Recognizing Employees Encourages High Performance
If one team receives recognition for their creative thinking, resourceful contributions, or quality craftsmanship, you can bet others will be looking for ways to up the ante. Furthermore, those receiving recognition will want to recreate the powerful sense of accomplishment and feeling of euphoria by delivering only the best work product again and again. Recognizing your employees at work will go far to encourage only the highest performance and best contributions of each team member. And if it doesn’t, then you may need to reconsider the makeup of your team.

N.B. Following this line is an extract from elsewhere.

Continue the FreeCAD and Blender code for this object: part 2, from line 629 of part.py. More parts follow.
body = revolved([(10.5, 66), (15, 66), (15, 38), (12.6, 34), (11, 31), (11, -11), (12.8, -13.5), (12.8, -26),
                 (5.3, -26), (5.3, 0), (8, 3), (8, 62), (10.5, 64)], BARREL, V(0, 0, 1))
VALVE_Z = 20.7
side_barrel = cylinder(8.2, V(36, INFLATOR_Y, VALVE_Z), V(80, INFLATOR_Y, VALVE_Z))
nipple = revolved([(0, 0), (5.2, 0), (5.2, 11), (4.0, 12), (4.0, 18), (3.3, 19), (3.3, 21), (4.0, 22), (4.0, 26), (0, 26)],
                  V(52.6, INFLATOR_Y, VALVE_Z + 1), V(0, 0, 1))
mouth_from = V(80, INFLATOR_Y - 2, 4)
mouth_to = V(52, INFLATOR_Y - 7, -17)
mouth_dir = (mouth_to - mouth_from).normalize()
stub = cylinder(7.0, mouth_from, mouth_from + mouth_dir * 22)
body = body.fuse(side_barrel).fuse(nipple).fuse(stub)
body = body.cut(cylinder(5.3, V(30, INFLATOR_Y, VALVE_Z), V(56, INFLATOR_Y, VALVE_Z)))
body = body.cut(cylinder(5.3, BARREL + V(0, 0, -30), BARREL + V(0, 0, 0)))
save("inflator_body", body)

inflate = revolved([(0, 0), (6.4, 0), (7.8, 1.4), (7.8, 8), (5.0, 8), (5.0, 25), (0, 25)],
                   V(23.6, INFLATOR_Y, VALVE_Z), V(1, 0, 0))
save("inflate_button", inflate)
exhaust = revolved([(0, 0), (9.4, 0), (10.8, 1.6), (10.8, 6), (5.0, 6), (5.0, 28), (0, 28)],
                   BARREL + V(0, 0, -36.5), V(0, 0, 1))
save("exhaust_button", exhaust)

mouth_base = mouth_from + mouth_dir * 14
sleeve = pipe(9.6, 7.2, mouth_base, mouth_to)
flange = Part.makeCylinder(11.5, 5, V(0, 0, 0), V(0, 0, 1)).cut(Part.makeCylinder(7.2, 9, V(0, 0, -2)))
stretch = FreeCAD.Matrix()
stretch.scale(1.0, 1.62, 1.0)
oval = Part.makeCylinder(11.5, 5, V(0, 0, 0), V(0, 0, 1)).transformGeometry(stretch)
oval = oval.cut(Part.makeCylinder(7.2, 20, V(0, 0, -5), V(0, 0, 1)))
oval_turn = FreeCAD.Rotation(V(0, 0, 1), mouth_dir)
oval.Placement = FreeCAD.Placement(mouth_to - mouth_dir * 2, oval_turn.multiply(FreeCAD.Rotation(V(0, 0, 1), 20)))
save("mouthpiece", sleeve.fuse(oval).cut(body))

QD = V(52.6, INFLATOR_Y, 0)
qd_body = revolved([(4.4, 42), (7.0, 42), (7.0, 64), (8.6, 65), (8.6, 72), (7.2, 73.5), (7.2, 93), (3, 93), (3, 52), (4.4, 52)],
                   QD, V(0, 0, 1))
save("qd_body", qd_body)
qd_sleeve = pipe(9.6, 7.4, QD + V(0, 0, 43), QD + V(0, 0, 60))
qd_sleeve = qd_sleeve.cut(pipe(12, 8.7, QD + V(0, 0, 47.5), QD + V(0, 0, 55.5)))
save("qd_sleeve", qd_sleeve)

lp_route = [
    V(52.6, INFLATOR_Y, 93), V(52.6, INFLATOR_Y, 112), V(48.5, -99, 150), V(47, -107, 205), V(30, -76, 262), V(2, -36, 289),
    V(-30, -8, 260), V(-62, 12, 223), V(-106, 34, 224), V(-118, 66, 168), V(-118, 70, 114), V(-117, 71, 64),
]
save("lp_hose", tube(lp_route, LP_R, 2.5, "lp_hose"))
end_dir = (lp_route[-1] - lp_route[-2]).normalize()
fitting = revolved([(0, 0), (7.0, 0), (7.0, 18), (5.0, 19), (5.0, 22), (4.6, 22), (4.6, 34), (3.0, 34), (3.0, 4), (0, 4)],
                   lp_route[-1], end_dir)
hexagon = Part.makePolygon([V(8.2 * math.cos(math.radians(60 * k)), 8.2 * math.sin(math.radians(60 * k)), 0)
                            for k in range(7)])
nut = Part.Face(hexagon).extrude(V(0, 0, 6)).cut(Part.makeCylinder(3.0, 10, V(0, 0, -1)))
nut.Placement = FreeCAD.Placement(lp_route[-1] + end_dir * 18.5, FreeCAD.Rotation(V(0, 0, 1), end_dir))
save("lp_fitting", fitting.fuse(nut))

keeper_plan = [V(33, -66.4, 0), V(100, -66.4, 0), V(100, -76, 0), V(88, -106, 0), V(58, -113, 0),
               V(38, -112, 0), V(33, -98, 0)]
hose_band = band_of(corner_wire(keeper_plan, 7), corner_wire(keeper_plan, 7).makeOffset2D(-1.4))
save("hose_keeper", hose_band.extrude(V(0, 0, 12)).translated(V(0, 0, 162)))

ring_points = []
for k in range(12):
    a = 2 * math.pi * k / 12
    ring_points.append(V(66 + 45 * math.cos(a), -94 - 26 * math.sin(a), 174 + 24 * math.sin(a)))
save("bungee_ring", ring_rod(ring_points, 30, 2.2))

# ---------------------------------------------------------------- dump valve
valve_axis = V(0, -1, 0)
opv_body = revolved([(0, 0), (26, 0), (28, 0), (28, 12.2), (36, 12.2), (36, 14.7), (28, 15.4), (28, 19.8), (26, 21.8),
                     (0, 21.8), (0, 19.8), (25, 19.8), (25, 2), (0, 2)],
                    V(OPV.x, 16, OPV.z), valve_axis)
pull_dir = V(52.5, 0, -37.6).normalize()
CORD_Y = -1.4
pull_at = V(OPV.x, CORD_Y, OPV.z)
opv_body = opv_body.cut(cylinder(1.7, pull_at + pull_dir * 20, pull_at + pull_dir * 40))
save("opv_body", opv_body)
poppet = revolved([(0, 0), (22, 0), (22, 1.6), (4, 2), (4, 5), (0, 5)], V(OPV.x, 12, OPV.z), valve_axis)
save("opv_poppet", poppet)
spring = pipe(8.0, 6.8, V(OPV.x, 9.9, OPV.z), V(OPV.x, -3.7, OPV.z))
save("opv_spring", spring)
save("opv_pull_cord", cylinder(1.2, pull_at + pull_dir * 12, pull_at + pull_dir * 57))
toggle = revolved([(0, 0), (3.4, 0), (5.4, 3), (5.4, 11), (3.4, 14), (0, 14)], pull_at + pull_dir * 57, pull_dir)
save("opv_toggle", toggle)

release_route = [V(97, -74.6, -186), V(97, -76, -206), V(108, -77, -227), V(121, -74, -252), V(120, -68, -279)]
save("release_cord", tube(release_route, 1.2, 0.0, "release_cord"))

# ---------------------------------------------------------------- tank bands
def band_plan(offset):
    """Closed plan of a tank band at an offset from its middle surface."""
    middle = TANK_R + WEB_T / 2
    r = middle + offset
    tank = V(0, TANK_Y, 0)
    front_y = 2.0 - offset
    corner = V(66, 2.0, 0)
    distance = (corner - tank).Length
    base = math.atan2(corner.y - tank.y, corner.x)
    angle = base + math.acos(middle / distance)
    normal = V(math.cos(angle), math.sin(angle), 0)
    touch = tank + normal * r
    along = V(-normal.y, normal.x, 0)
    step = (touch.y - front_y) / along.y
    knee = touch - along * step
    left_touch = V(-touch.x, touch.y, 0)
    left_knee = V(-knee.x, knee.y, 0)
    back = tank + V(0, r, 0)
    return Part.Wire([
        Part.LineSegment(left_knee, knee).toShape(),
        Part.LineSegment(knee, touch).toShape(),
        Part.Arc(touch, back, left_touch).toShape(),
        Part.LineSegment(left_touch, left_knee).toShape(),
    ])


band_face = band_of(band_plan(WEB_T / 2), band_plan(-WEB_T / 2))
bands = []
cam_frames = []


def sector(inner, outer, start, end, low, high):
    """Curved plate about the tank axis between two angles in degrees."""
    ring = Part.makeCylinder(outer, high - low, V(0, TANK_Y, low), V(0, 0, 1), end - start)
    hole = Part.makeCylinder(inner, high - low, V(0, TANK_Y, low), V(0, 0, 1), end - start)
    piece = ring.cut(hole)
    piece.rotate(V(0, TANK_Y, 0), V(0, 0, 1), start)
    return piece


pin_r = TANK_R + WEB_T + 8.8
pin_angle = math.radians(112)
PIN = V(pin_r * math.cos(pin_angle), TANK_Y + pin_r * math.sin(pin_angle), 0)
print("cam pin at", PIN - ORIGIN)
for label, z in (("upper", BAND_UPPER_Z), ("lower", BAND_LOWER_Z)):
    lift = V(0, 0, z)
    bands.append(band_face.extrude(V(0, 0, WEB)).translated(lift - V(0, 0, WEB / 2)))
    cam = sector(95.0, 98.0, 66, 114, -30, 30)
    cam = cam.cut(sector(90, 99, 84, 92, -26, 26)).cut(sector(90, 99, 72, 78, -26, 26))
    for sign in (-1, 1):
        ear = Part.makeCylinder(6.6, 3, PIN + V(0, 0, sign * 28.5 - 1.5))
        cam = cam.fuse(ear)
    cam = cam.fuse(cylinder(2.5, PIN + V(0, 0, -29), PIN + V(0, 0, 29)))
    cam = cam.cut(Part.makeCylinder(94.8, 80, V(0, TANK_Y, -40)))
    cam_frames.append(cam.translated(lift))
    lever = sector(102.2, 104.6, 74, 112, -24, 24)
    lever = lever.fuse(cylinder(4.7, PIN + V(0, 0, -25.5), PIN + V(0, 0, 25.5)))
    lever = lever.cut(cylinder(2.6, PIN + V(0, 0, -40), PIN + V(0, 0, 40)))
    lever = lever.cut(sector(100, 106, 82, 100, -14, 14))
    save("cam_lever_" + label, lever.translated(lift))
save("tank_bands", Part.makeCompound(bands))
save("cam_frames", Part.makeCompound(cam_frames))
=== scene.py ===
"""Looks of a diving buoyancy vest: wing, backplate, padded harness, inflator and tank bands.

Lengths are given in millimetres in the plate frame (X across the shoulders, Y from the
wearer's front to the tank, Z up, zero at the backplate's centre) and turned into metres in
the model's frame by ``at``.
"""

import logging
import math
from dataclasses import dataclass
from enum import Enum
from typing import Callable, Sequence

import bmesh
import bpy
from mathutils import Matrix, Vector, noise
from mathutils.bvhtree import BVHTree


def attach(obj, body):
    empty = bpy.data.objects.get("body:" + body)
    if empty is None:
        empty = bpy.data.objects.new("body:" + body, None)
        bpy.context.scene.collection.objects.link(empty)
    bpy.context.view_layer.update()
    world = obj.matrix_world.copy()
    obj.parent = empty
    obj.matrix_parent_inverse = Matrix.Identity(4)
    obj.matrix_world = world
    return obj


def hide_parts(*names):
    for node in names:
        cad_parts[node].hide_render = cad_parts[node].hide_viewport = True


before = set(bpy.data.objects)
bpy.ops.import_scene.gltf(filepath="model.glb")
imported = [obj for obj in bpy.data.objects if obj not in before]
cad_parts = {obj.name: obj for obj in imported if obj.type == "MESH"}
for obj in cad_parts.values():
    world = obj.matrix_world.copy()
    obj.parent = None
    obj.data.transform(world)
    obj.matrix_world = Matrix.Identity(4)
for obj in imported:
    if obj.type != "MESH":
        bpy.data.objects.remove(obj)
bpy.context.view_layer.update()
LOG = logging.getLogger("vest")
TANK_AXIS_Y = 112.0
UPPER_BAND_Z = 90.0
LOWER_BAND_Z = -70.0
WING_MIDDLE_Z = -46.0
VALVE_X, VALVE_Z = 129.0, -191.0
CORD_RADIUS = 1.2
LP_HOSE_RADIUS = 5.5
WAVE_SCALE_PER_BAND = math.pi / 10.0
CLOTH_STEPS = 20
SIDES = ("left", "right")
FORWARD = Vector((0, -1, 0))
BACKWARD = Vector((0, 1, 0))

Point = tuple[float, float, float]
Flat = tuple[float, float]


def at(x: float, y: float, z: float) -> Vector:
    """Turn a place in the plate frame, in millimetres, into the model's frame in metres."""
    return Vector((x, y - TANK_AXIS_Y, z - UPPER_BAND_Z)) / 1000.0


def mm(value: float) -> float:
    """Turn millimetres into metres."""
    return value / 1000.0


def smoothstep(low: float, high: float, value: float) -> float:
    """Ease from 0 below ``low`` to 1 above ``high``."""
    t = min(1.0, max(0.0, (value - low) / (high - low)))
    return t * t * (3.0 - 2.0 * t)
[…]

Employee Recognition Builds Trust and Sense of Well-being
When done correctly, recognizing your employees will build bridges of trust. If your staff feels that their contributions matter and that you see that they matter, they will be more inclined to trust your leadership. A word of caution on this front: if a leader plays favorites or if the recognition feels superfluous in any way, it can swiftly undermine that trust. This should not be a rote exercise for your leadership team. Employee recognition must be meaningful, and it should be something that inspires other staff members. If it’s clear that you favor a particular team or group or that you’re simply going through the motions, you will deflate the rest of the staff and discourage effort beyond the minimum that is expected.
How to Get Started Recognizing Your Staff
Don’t overthink this too much. Often, employee recognition can be built into the regular patterns of work for your staff. Furthermore, meaningful doesn’t mean elaborate; it just means that whatever token of appreciation you give needs to mean something. Here are a few tips to get you started:
- Look for a natural fit. Do you already have regularly scheduled staff meetings or luncheons? Great! Use that time to publicly recognize the contributions made by individual members or groups on staff.

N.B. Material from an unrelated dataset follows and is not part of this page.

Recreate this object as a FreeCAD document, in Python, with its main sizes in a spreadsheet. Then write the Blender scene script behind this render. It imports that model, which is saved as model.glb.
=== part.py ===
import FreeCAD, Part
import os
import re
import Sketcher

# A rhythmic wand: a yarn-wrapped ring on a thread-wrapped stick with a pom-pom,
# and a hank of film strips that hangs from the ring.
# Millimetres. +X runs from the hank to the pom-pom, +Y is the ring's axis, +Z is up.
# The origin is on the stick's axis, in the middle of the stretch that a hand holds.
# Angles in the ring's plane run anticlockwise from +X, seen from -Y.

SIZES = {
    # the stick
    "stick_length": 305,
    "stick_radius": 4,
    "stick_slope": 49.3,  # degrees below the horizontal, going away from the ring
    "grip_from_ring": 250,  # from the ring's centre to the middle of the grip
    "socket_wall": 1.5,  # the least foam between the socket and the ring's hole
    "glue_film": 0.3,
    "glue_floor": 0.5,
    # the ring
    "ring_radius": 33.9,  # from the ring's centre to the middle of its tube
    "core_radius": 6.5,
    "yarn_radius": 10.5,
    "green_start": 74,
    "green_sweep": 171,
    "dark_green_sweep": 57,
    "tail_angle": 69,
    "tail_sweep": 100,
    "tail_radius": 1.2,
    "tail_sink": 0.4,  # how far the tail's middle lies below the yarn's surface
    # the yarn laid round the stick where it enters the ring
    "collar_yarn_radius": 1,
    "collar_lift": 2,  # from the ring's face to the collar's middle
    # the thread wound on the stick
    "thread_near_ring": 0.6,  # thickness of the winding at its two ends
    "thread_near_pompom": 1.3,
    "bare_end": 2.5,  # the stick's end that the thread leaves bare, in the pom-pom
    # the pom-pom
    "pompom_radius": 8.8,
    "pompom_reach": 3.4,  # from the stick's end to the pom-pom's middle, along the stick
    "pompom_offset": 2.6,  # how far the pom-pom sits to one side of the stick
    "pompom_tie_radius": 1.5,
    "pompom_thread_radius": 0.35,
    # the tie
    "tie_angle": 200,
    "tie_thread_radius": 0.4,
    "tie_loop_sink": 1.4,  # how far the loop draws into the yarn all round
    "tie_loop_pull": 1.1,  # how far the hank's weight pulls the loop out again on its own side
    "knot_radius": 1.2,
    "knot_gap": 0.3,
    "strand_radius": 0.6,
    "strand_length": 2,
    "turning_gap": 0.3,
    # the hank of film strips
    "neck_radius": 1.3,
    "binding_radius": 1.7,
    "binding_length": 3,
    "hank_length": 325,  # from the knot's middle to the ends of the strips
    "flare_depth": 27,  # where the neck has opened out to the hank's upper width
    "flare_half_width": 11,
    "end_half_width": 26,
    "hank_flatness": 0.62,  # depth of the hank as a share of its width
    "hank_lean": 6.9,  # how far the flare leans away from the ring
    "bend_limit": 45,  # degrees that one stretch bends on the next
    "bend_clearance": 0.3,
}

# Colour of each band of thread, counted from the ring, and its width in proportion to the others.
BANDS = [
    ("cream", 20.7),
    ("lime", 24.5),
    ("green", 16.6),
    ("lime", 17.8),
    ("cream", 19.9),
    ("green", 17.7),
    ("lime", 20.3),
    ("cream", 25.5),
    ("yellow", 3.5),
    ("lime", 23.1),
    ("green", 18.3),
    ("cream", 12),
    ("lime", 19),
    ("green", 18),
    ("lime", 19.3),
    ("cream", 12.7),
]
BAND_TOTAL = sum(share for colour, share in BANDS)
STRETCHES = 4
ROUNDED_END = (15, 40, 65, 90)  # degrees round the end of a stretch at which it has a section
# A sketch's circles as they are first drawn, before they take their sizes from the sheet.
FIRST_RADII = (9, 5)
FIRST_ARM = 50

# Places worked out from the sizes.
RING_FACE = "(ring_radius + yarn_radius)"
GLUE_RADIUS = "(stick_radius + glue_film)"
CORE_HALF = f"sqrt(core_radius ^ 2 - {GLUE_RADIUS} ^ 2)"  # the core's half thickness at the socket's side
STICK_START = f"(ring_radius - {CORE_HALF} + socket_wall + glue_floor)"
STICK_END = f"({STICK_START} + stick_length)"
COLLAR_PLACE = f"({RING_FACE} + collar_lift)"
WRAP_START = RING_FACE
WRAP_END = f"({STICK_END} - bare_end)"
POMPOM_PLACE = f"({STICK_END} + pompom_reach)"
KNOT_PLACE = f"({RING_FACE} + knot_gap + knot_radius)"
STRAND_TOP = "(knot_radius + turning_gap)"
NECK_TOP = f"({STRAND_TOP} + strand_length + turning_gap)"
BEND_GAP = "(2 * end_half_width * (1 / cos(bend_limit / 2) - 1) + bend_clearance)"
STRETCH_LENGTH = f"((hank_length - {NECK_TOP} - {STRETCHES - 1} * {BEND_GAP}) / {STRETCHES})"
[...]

- Find what fits. If you’ve already built a certain culture or ethos, find a token of recognition that fits that mold. Anything that can be put on display also carries weight longer, serving as a constant reminder of what could be achieved.
- Find what you can afford. Not every budget is built for large monetary rewards. Truthfully, if that’s not already part of the company culture, you do not need to worry about how much the reward is worth. However, if you dole out large bucks for other, less important celebrations, it’s time to reprioritize what’s most valuable in your company.
- Encourage peer participation. It’s crucial to receive positive recognition from one’s superior, but it can also be particularly motivating and inspiring to be recognized by one’s peers. Solicit feedback or nominations from staff, but try not to make it a popularity competition. You hold the veto power when it comes to the final decision.
- Be specific. Employee recognition should be for specific accomplishments or character qualities. It could be earnings in a quarter, sales made over time, or it could be the best customer service or exceptional quality of work. Generalities are hard to achieve, and rewards for such vague accomplishments will only inspire confusion.
Employee recognition pays for itself through the reduction of unnecessary turnover, the retention of excellent talent, and the encouragement of maximum effort. In your efforts to recognize your employees, be specific, be sincere, and be consistent. Employee recognition is worth every dime you invest in it.